Choosing the Right UHF RFID Tag

Just because a tag is readable doesn’t mean it is the best tag for the job. There are hundreds of UHF RFID tags and readers that are interoperable because they conform to ISO 180000-6C and GS1 EPCglobal Gen 2 standards. Standard compliance is only the starting point for finding the best tag for your operations.

Standards compliance does not guarantee performance in harsh environments, where tags may be exposed to vibration, impact, temperature extremes, chemicals and interference. While it may seem like there are hundreds of tag options for conditions like these, in reality there may only be a few. Details make the difference between success and failure in environments where tags may suffer physical damage or interference. That is why OPP IOT has engineered more than 30 different RFID tags – they all comply with standards, but each is designed to excel in specific, challenging environments.

Too many tag decisions are made by finding the lowest-cost standard tag that will physically fit on the item being identified, which overlooks several important considerations. Choosing the right tags requires knowing something about the variables that affect performance. Here is a brief overview of some important factors to consider.

What will the UHF RFID tag be exposed to?
Think beyond the environment when you read the tag, think about everything it will be exposed to throughout its lifecycle. Many tags that work fine under normal usage conditions can’t withstand the storage, production and cleaning processes that will occur.
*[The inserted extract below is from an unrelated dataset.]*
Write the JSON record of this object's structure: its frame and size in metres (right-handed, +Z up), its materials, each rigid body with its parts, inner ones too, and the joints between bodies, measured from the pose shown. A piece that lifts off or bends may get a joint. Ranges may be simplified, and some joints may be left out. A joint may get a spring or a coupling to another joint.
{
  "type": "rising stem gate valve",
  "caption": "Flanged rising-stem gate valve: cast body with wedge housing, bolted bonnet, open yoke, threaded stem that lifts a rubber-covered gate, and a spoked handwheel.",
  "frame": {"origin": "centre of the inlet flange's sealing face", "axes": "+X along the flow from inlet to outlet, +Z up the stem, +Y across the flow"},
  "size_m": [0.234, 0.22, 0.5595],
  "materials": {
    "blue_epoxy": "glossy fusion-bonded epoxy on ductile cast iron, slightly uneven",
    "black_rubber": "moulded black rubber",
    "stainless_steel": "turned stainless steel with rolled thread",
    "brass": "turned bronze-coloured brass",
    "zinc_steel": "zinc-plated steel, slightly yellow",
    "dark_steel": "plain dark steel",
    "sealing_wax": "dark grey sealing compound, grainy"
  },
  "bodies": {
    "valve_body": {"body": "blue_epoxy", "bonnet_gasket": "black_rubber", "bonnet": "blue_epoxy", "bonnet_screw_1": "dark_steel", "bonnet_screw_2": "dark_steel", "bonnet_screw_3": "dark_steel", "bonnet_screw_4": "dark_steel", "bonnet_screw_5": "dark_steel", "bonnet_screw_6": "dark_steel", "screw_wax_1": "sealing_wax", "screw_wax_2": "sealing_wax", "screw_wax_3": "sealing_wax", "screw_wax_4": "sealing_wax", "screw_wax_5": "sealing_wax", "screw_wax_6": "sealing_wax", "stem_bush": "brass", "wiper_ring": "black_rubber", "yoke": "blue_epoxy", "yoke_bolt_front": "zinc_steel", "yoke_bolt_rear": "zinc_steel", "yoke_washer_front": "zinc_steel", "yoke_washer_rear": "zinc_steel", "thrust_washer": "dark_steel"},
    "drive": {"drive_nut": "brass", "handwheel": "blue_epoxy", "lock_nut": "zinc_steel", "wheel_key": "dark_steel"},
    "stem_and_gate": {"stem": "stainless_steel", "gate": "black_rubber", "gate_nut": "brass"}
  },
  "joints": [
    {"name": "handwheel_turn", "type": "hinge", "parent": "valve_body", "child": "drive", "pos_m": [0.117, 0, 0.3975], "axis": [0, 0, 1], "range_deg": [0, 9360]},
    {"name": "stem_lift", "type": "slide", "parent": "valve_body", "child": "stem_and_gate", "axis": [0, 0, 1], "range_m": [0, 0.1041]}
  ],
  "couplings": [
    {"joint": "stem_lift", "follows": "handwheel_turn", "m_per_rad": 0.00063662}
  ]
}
How can the UHF RFID tag be attached?
Sometimes the RFID tag itself can perform fine in harsh environment, but the biggest challenge is keeping it attached to the item. A metal tag may withstand high temperatures or immersion in liquid, but its adhesive may not. Ideally, an RFID tag will be embedded within the item it is identifying, which provides maximum protection against impact and exposure. Embedding isn’t always practical. Other attachment options include screws or rivets, string ties, epoxy and adhesives. OPP IOT supports all these options and puts a lot of focus on tag attachment.

What’s the real range?
Sometimes tags are modified for use in rugged environments, by adding a protective coating or using spacers so the tag isn’t mounted directly on metal. These measures can significantly reduce performance for tags that were not designed to be embedded or protected. People usually choose UHF technology because they want read range of at least a few feet – so why reduce the range to mere inches by using a UHF tag that isn’t tuned for metal or loses its range because of the added protection it needs? The shape of the tag and its internal components, the tag material, mounting material, attachment method and surrounding atmosphere (including the presence of metal, humidity, current, etc.) all affect performance. That is why OPP IOT has so many different designs. Getting high quality, reliable read performance requires analyzing multiple variables to determine the best tag. Non-optimized tags may work sometimes, but consistent performance requires an optimized product.